動揺と混乱が招く引き攣った口元や、翳りを落とした頬の微妙な痙攣。
『透明人間』はフィナーレに向けて、序盤の緊迫感とユニークネスを忘れ、退屈で混沌としたフィスト・ファイトと銃声をブレンドした手垢塗れのクライマックスへと失速しますが、幸いにもモスがセシリアのホラーストーリーが崩れない様に繋ぎ止めてくれます。透明人間に扮していたのが弟のトム・グリフィンとしか考えられない結果を目の当たりにしても、エイドリアンが黒幕と信じて止まないセシリアの直感は疑う余地が無い様に感じる程オーディエンスは引き込まれるはず。
出典:”The Invisible Man(2020) ©Universal Pictures”『参照:https://www.imdb.com』
そして法の網を巧みに掻い潜り、裁きを免れたエイドリアンにセシリアが自ら鉄槌を下すラストは爽快ですらあります。
藻掻くエイドリアンを睥睨するセシリアの炯々たる眼光は、理不尽で孤独な恐怖に晒された窮鼠の表情に秘めた底知れぬ力を漲らせています。その点、ストーリーを展開させる為のオープニングも注目すべきはサスペンスに満ちた演出ばかりで無く、セシリアの人格に関しても多くを語っていること。
衝動的な行動を避け、事態を観察して計画を立てて行動する事でエイドリアンと対峙するセシリアには、『アベンジャーズ/エンドゲーム』(2019年)や『キャプテン・マーベル』(2019年)の類で捻じ込まれた頭を抱えてしまいたくなる、鉋屑の様なガールズパワーを凌駕する本質的な力を感じます。煌びやかなコスチュームで男性を圧倒して蹂躙するシーンが一瞬だけ挿入されて悦に入る浅はかな感触は無く、作品を通して不屈の精神を描いている事がエンディングで実を結び、プロットとしては意外性に欠けるとは言え、セシリアが己の手でカタルシスを遂げた印象が強い。

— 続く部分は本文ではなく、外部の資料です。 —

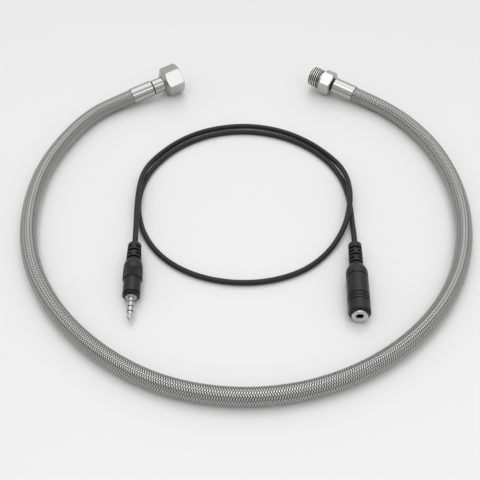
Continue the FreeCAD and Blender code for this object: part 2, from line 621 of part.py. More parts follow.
def make_boot(name, end, roles):
    """Make the slotted boot that keeps the cable from kinking at the plug or the jack."""
    visible_len = f"{name}_boot_len"
    lip_back = plus(visible_len, "shell_back_wall")
    lip_front = plus(lip_back, "boot_lip_len")
    lip_r = f"{name}_bore_dia / 2 - slip"
    outline = [
        ("0", CORD_HOLE), (lip_front, CORD_HOLE), (lip_front, lip_r), (lip_back, lip_r),
        (lip_back, f"{BOOT_NECK_R} - slip"), (visible_len, f"{BOOT_NECK_R} - slip"),
        (visible_len, f"{name}_boot_dia / 2"), ("boot_round", "boot_back_dia / 2"),
        ("0", "boot_back_dia / 2 - boot_round"),
    ]
    body = turned_piece(f"{name}_boot", end, outline)
    cut_slots(body, visible_len, f"{name}_slot_first", roles)
    return body


def make_clamp(label, end, start):
    """Make the crimped clamp that holds the cable in a shell."""
    outline = tube_outline(start, plus(start, "clamp_len"), CORD_HOLE, f"{CORD_HOLE} + clamp_wall")
    return turned_piece(label, end, outline)


def make_plug_shell():
    """Make the plug's shell, with its shoulder, grip band, groove, collar and nose."""
    bore_r = "plug_bore_dia / 2"
    hole_r = f"{SHANK_R} + slip"
    outline = [
        ("plug_boot_len", BOOT_NECK_R), (PLUG_LIP, BOOT_NECK_R), (PLUG_LIP, bore_r),
        (f"{PLUG_FRONT} - plug_front_wall", bore_r), (f"{PLUG_FRONT} - plug_front_wall", hole_r),
        (PLUG_FRONT, hole_r), (PLUG_FRONT, "plug_nose_dia / 2"), (PLUG_NOSE, "plug_barrel_dia / 2"),
        (PLUG_COLLAR, "plug_barrel_dia / 2"), (PLUG_COLLAR, "plug_groove_dia / 2"),
        (PLUG_GROOVE, "plug_groove_dia / 2"), (PLUG_GROOVE, "plug_barrel_dia / 2"),
        (PLUG_BARREL, "plug_barrel_dia / 2"), (PLUG_BARREL, "plug_band_dia / 2"),
        (PLUG_BAND, "plug_band_dia / 2"), (PLUG_SWELL, "plug_swell_dia / 2"),
        ("plug_boot_len", "plug_back_dia / 2"),
    ]
    return turned_piece("plug_shell", PLUG_END, outline)


def make_plug_contacts():
    """Make the plug's shaft: the tip, two rings and the sleeve, with insulators between.

    They lie inside one another: each has a tube behind the stretch that shows, and each
    tube's tail stands out behind the next one.
    """
    tip_back = plus(FLANGE_FACE, "pin_sleeve_len", "2 * pin_ring_len", "3 * pin_insulator_len")
    rod_r = "tip_rod_dia / 2"
    tip = [
        (PIN_TAIL, "0"), (PIN_TAIL, rod_r), (tip_back, rod_r), (tip_back, PIN_R),
        (plus(tip_back, "pin_neck_len"), PIN_R), (plus(tip_back, "pin_waist_at"), "pin_waist_dia / 2"),
        (plus(tip_back, "pin_ball_at"), "pin_ball_dia / 2"),
        (plus(tip_back, "pin_tip_len"), "pin_nose_dia / 2"), (plus(tip_back, "pin_tip_len"), "0"),
    ]
    turned_piece("plug_tip", PLUG_END, tip)
    show_front = tip_back
    inner = rod_r
    for k in range(1, 6):
        is_insulator = k % 2 == 1
        number = (k + 1) // 2
        label = f"plug_insulator_{number}" if is_insulator else f"plug_ring_{number}"
        show_len = "pin_insulator_len" if is_insulator else "pin_ring_len"
        show_back = f"{show_front} - {show_len}"
        bore = f"{inner} + fit_gap"
        tube_r = f"{bore} + tube_wall"
        tail = plus(PIN_TAIL, f"{k} * tail_step")
        outline = [
            (tail, bore), (show_front, bore), (show_front, PIN_R), (show_back, PIN_R),
            (show_back, tube_r), (tail, tube_r),
        ]
        turned_piece(label, PLUG_END, outline)
        show_front = show_back
        inner = tube_r
    bore = f"{inner} + fit_gap"
    tail = plus(PIN_TAIL, "6 * tail_step")
    sleeve = [
        (tail, bore), (show_front, bore), (show_front, PIN_R), (FLANGE_FACE, PIN_R),
        (FLANGE_FACE, "pin_flange_dia / 2 - rim"), (f"{FLANGE_FACE} - rim", "pin_flange_dia / 2"),
        (PLUG_FRONT, "pin_flange_dia / 2"), (PLUG_FRONT, SHANK_R), (tail, SHANK_R),
    ]
    turned_piece("plug_sleeve", PLUG_END, sleeve)


def make_plug():
    """Make the plug: its boot, shell, clamp, inner moulding and contacts."""
    make_boot("plug", PLUG_END, SIDES_FIRST)
    make_clamp("plug_cord_clamp", PLUG_END, PLUG_CLAMP)
    mould_stop = f"{PLUG_FRONT} - plug_front_wall - fit_gap"
    mould_r = "plug_bore_dia / 2 - fit_gap"
    mould = tube_outline(PLUG_MOULD, mould_stop, f"{SHANK_R} + fit_gap", mould_r)
    turned_piece("plug_inner_mould", PLUG_END, mould)
    make_plug_shell()
    make_plug_contacts()


def make_jack_shell():
    """Make the socket's shell with its shoulder, grooves and bevelled front."""
    outer_r = "jack_dia / 2"
    bore_r = "jack_bore_dia / 2"
    floor_r = f"{outer_r} - jack_groove_depth"
    hole_r = f"{BUSH_SHANK_R} + slip"
    outline = [
        ("jack_boot_len", BOOT_NECK_R), (JACK_LIP, BOOT_NECK_R), (JACK_LIP, bore_r),
        (INSERT_FRONT, bore_r), (INSERT_FRONT, hole_r), (JACK_FRONT, hole_r),
        (JACK_FRONT, f"{outer_r} - jack_edge"), (f"{JACK_FRONT} - jack_edge", outer_r),
    ]
    grooves = [f"{JACK_FRONT} - jack_front_groove - {k} * jack_groove_pitch" for k in range(3)]
    grooves.append(plus(JACK_BARREL, "jack_back_groove"))
    for front in grooves:
        back = f"{front} - jack_groove_len"
        outline += [(front, outer_r), (front, floor_r), (back, floor_r), (back, outer_r)]
    outline += [(JACK_BARREL, outer_r), (JACK_CROWN, "jack_crown_dia / 2")]
    outline += [(JACK_SWELL, "jack_swell_dia / 2"), ("jack_boot_len", "jack_back_dia / 2")]
    return turned_piece("jack_shell", JACK_END, outline)


def make_bush():
    """Make the bright bush in the socket's mouth, with its lead-in."""
    bore_r = "bush_bore_dia / 2"
    outline = [
        (BUSH_BACK, bore_r), (f"{BUSH_FACE} - bush_sink_len", bore_r),
        (BUSH_FACE, "bush_sink_dia / 2"), (BUSH_FACE, "bush_face_dia / 2 - bush_round"),
        (f"{BUSH_FACE} - bush_round", "bush_face_dia / 2"), (JACK_FRONT, "bush_face_dia / 2"),
        (JACK_FRONT, BUSH_SHANK_R), (BUSH_BACK, BUSH_SHANK_R),
    ]
    return turned_piece("jack_bush", JACK_END, outline)


def about_x(turn):
    """Return the placement that only turns about X, by an angle in degrees."""
    return FreeCAD.Placement(Vector(0, 0, 0), FreeCAD.Rotation(Vector(1, 0, 0), turn))


def leaf_slot(body, leaf_label, turn, nose):
    """Cut the slot that a contact leaf springs in, at its place round the insert."""
    root_in = "leaf_height - leaf_gap"
    root_out = "leaf_height + leaf_thick + leaf_gap"
    room_start = plus(LEAF_PIVOT, "2 * leaf_gap")
    stop = plus(nose, "leaf_nose", "leaf_end_gap")
    outline = [
        (INSERT_BACK, root_in), (CHANNEL_END, root_in), (CHANNEL_END, "channel_dia / 4"),
        (stop, "channel_dia / 4"), (stop, plus(root_out, "leaf_room")),
        (room_start, plus(root_out, "leaf_room")), (room_start, root_out), (INSERT_BACK, root_out),
    ]
    sketch = outline_sketch(body, f"{leaf_label}_slot_outline", "XZ_Plane", [outline])
    sketch.AttachmentOffset = about_x(turn)
    pocket = body.newObject("PartDesign::Pocket", f"{leaf_label}_slot")
    pocket.Profile = sketch
    pocket.Midplane = True
    pocket.Length = value_of("leaf_width + 2 * leaf_side_gap")
    pocket.setExpression("Length", bound("leaf_width + 2 * leaf_side_gap"))
    return pocket


def make_insert():
    """Make the socket's moulded insert, which guides the plug and holds the leaves."""
    insert_r = "jack_bore_dia / 2 - slip"
    outline = [
        (INSERT_BACK, "0"), (CHANNEL_END, "0"), (CHANNEL_END, "channel_dia / 2"),
        (INSERT_FRONT, "channel_dia / 2"), (INSERT_FRONT, insert_r), (INSERT_BACK, insert_r),
    ]
    body = turned_piece("jack_insert", JACK_END, outline)
    for leaf_label, turn in LEAF_TURNS.items():
        leaf_slot(body, leaf_label, turn, nose_place(leaf_label))
    return body


def nose_place(leaf_label):
    """Return where a leaf's nose lies along the socket."""
    size = leaf_label.replace("jack_", "").replace("_spring", "_nose_at")
    return f"{BUSH_FACE} - {size}"


def make_leaf(label, turn):
    """Make a bent contact leaf, whose nose presses on one contact of the plug."""
    body = new_body(label, JACK_END)
    body.Placement = placement(JACK_END) * about_x(turn)
    nose = nose_place(label)
    back = f"{INSERT_BACK} - leaf_tail"
    low = "leaf_height - leaf_dip"
    high = plus("leaf_height", "leaf_thick")
    outline = [
        (back, "leaf_height"), (f"{nose} - leaf_nose", "leaf_height"), (nose, low),
        (plus(nose, "leaf_nose"), "leaf_height"), (plus(nose, "leaf_nose"), high),
        (nose, plus(low, "leaf_thick")), (f"{nose} - leaf_nose", high), (back, high),
    ]
    sketch = outline_sketch(body, f"{label}_outline", "XZ_Plane", [outline])
    pad = body.newObject("PartDesign::Pad", f"{label}_strip")
    pad.Profile = sketch
    pad.Midplane = True
    pad.Length = value_of("leaf_width")
    pad.setExpression("Length", bound("leaf_width"))
    return body


def make_jack():
    """Make the socket: its boot, shell, clamp, mouldings, bush and contact leaves."""
    make_boot("jack", JACK_END, TOP_FIRST)
    make_clamp("jack_cord_clamp", JACK_END, JACK_CLAMP)
    mould_r = "jack_bore_dia / 2 - slip"
    mould_stop = plus(JACK_MOULD, "jack_mould_len")
    mould = tube_outline(JACK_MOULD, mould_stop, f"{CORE_R} + slip", mould_r)
    turned_piece("jack_wire_mould", JACK_END, mould)
    make_jack_shell()
    make_bush()
    make_insert()
    for label, turn in LEAF_TURNS.items():
        make_leaf(label, turn)


def make_cable():
    """Make the cable's jacket and wires, which run into both ends."""
    plug_stop = plus(PLUG_CLAMP, "clamp_len")
    jack_stop = plus(JACK_CLAMP, "clamp_len")
    swept_tube("cable_jacket", CORD_ROUTE, plug_stop, jack_stop, CORD_R, f"{CORE_R} + slip")
    wires_stop = plus(JACK_MOULD, "jack_mould_len")
    swept_tube("cable_cores", CORD_ROUTE, PIN_TAIL, wires_stop, CORE_R)


def check_and_write():
    """Check every object and sub-part, then write each sub-part to parts/."""
    doc.recompute()
    for item in doc.Objects:
        if "Invalid" in item.State or "Error" in item.State:
            raise RuntimeError(f"{item.Name} failed: {item.State}")
    pieces = [item for item in doc.Objects if item.TypeId in ("PartDesign::Body", "Part::Feature")]
    for piece in pieces:
        if piece.Shape.isNull() or not piece.Shape.isValid() or not piece.Shape.Solids:
            raise RuntimeError(f"{piece.Label} has no valid solid")
    os.makedirs("parts", exist_ok=True)
    for piece in pieces:
        piece.Shape.exportStep(os.path.join("parts", f"{piece.Label}.step"))
    print(f"{len(pieces)} sub-parts written")


make_hose_and_ends()
make_cable()
make_plug()
make_jack()
check_and_write()
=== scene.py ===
"""Dress the extension set: a steel-braided hose with threaded ends, and a looped jack cable.

The classes hold their sizes in millimetres; the meshes are in metres. The set lies on the
plane Z = 0, with X to the right and Y away from the viewer. Each end is drawn along its own
axis: local X starts where the hose or cable goes in and runs towards the end's open face.
"""
import logging
import math
from dataclasses import dataclass
from enum import Enum
from typing import Callable, NamedTuple, Sequence

import bmesh
import bpy
import numpy as np
from mathutils import Matrix, Vector


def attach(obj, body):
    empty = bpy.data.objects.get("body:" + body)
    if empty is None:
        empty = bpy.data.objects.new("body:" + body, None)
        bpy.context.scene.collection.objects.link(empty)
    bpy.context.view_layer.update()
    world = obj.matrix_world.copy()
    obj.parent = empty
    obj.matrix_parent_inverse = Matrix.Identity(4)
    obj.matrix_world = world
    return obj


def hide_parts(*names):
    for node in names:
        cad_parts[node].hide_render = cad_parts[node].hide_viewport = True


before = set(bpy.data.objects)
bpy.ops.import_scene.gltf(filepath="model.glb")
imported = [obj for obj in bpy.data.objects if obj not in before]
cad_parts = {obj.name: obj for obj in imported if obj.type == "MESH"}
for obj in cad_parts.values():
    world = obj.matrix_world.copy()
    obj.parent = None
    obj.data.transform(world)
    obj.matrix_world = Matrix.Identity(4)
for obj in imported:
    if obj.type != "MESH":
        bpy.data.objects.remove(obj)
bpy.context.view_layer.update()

log = logging.getLogger("extension_set")

MM = 0.001
TURN = 2 * math.pi
COS_30 = math.cos(math.radians(30))

# The sockets of a colour Mix node: its two colours, and its result
MIX_A, MIX_B, MIX_RESULT = 6, 7, 2

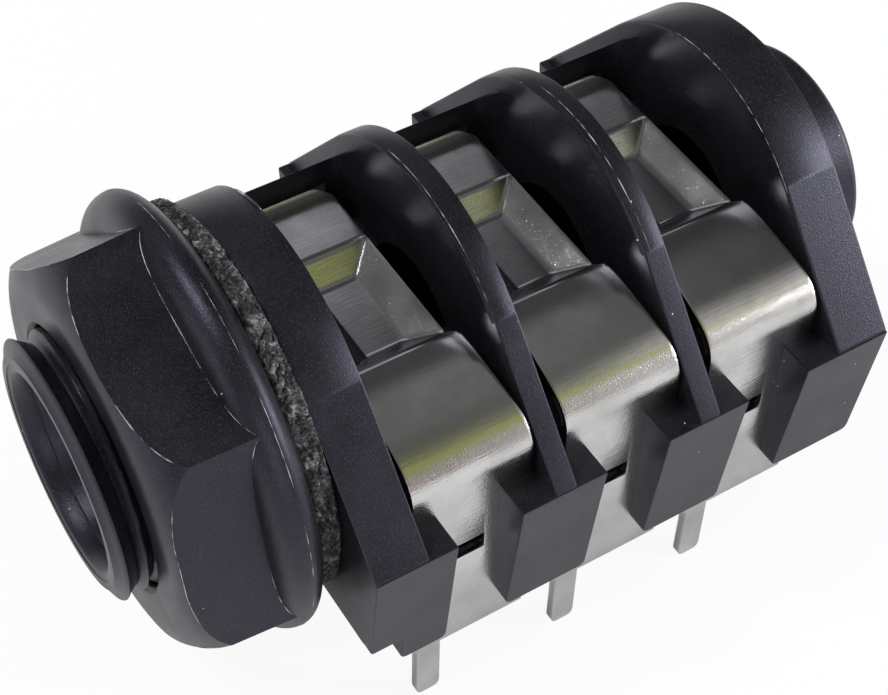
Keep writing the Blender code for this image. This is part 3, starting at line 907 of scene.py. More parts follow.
@dataclass(frozen=True)
class Dress:
    """What a finished piece wears and what it stands for."""

    material: bpy.types.Material
    slot: str
    body: str = "socket"
    stands_for: tuple[str, ...] = ()

    def show(self, name: str, mesh: bpy.types.Mesh, ride: bool = True) -> bpy.types.Object:
        """Makes the piece.

        Args:
            name: the piece's name.
            mesh: its mesh, in the frame's places.
            ride: False for a piece that is left unattached to any body.

        Returns:
            The piece.
        """
        mesh.materials.append(self.material)
        piece = bpy.data.objects.new(name, mesh)
        bpy.context.scene.collection.objects.link(piece)
        if self.stands_for:
            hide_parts(*self.stands_for)
        if ride:
            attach(piece, self.body)
        LOG.info("%s: %d faces on %s", name, len(mesh.polygons), self.body)
        return piece

    def show_even(self, name: str, mesh: bpy.types.Mesh) -> bpy.types.Object:
        """Makes a moulded piece whose flat faces stay flat in the light.

        Args:
            name: the piece's name.
            mesh: its mesh, in the frame's places.

        Returns:
            The piece.
        """
        piece = self.show(name, mesh)
        even = piece.modifiers.new("even_shading", "WEIGHTED_NORMAL")
        even.keep_sharp = True
        return piece


# The moulded housing


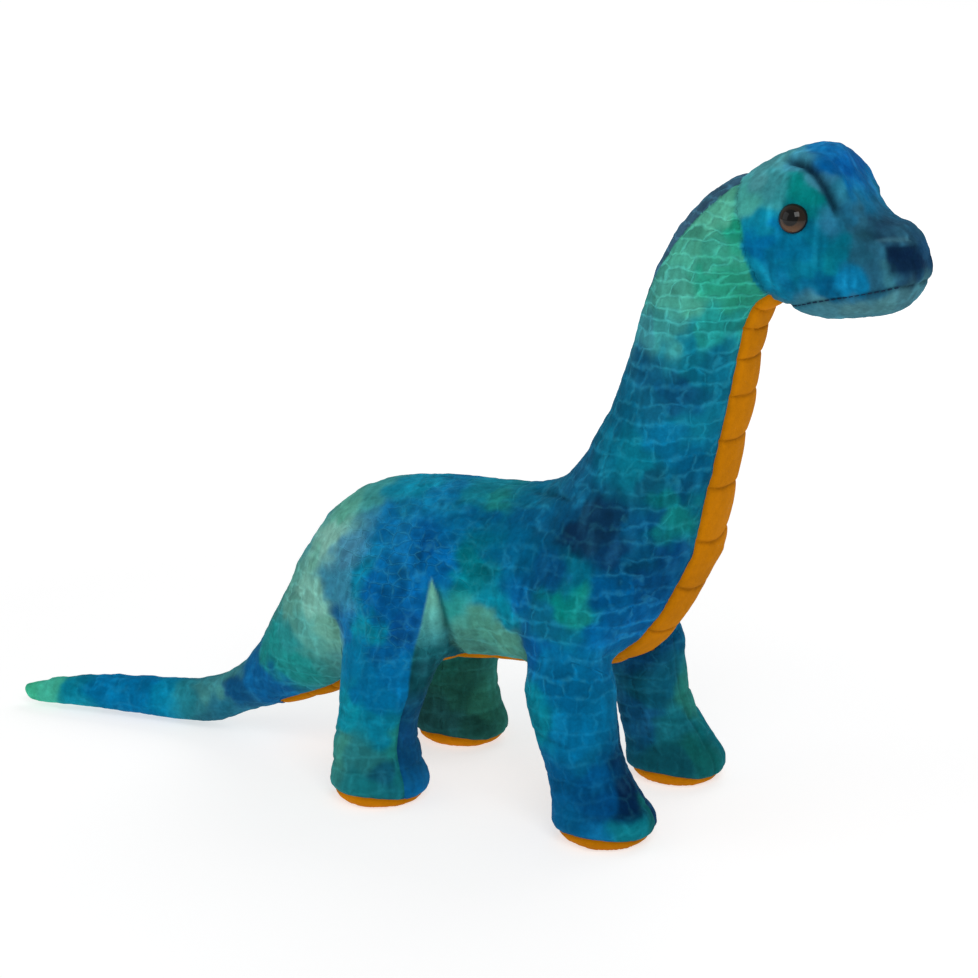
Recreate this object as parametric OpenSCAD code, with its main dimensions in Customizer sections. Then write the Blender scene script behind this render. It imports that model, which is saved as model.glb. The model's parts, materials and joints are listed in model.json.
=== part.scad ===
/* [Whole toy] */
// Length from the tip of the tail to the nose
toy_length = 517; // [430:1:620]
// Thickness of the pile fabric with its backing
fabric_t = 1.6; // [1.2:0.1:2.2]
// Clearance between the fabric and the stuffing inside it
lining_gap = 0.3; // [0.2:0.05:0.6]

/* [Body widths] */
// Half the width of the torso, hips and shoulders left out
torso_half_w = 47; // [42:0.5:52]
// How far the hips and shoulders bulge past the torso
hip_bulge = 14; // [10:0.5:15]
// Half the width of the neck in its slim part
neck_half_w = 32; // [29:0.5:34]
// Half the width of the head at the cheeks
head_half_w = 33; // [30:0.5:36]

/* [Legs] */
// Distance of each foot's middle from the middle plane
foot_spread = 47; // [45:0.5:52]
// Radius of a foot, and of the sole's upper edge
foot_r = 21.5; // [20:0.25:22.5]
// Height of the joint where a leg swings
leg_joint_z = 84; // [80:0.5:88]

/* [Eyes] */
// Diameter of a safety eye
eye_d = 14; // [10:0.5:16]
// Diameter of the lock washer behind the fabric
washer_d = 16; // [14:0.5:20]

/* [Joint travel, each way, in degrees] */
// Neck leaning forwards and backwards at its base
neck_lean = 10; // [4:1:12]
// Head nodding at the seam with the neck
head_nod = 8; // [4:1:9]
// Tail swinging sideways at its root
tail_swing = 20; // [5:1:24]
// Tail's end swinging sideways
tip_swing = 25; // [5:1:30]
// Each leg swinging forwards and backwards
leg_swing = 12; // [4:1:14]

/* [Hidden] */

drawn_length = 517;
k = toy_length / drawn_length;
steps = 24;                  // facets round the body, neck, tail, head and legs
step_deg = 360 / steps;
play = 0.5;                  // half the gap left on a joint's own axis
core_inset = fabric_t + lining_gap;
tail_curve = 20;             // how far the tail's tip curves to the right

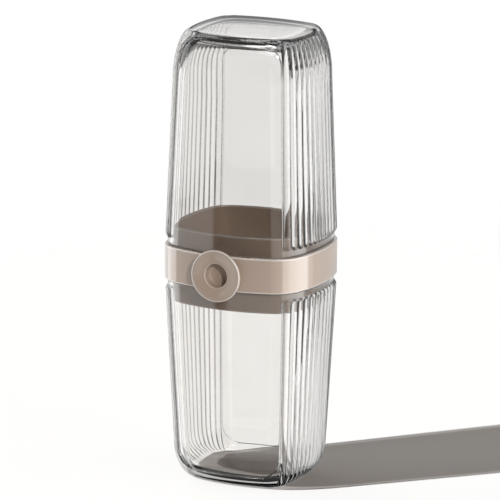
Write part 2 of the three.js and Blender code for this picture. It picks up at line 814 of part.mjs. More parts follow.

セシリアが直面するリアルな社会問題を題材にしたホラー映画として、独自の着眼点と表現の発想力には唸るものの、不完全燃焼の感覚が残ってしまうのは『透明人間』の残念なところ。然りとて透明人間の持ち味を梃に、喧しい悲鳴や金切り声を撒き散らさずに骨の髄へ静かに染み込む恐怖を醸し出している点は秀逸。リメイクのベースとなったホエール監督の『透明人間』も当時は斬新と称賛されましたが、ワネル監督はその新奇なエッセンスも漏れなく現代へと蘇らせてくれています。
この映画を観られるサイト
『透明人間』は5月1日に全国の劇場で公開予定!
コロナウィルスの影響で公開が延期されない事を祈るばかりですが、5月に安心して映画館で映画を楽しめる様になったら、是非足を運んでください!
まとめ
のべつ幕無し絶叫に疲弊しかねない昨今のホラー映画と異なって、静寂と虚空を巧みに活用した『透明人間』の不気味な恐怖は実に印象的。使い古されたジャンプスケアも見られますが、全体としては充分にホラー映画として楽しめる仕上がり。
始終、不安と絶望を秘めた表情を称えたセシリアも言動にキャラクターとしての複雑な特徴が表れ、打ちひしがれた様で、実際は真にパワフルな女性である事が魅力。演じるモスからは眼が離せません。
世界に未だ蔓延る社会問題をホラー映画1本で語り切れるとは到底思えませんが、断面的にでもその忌むべき行為が齎すダメージを体感出来るはず。映画館で鑑賞すれば、終幕後も特に強い余韻を残してくれるホラー映画ですので、新しいホラー映画を求めている方には是非お勧めしたい作品です。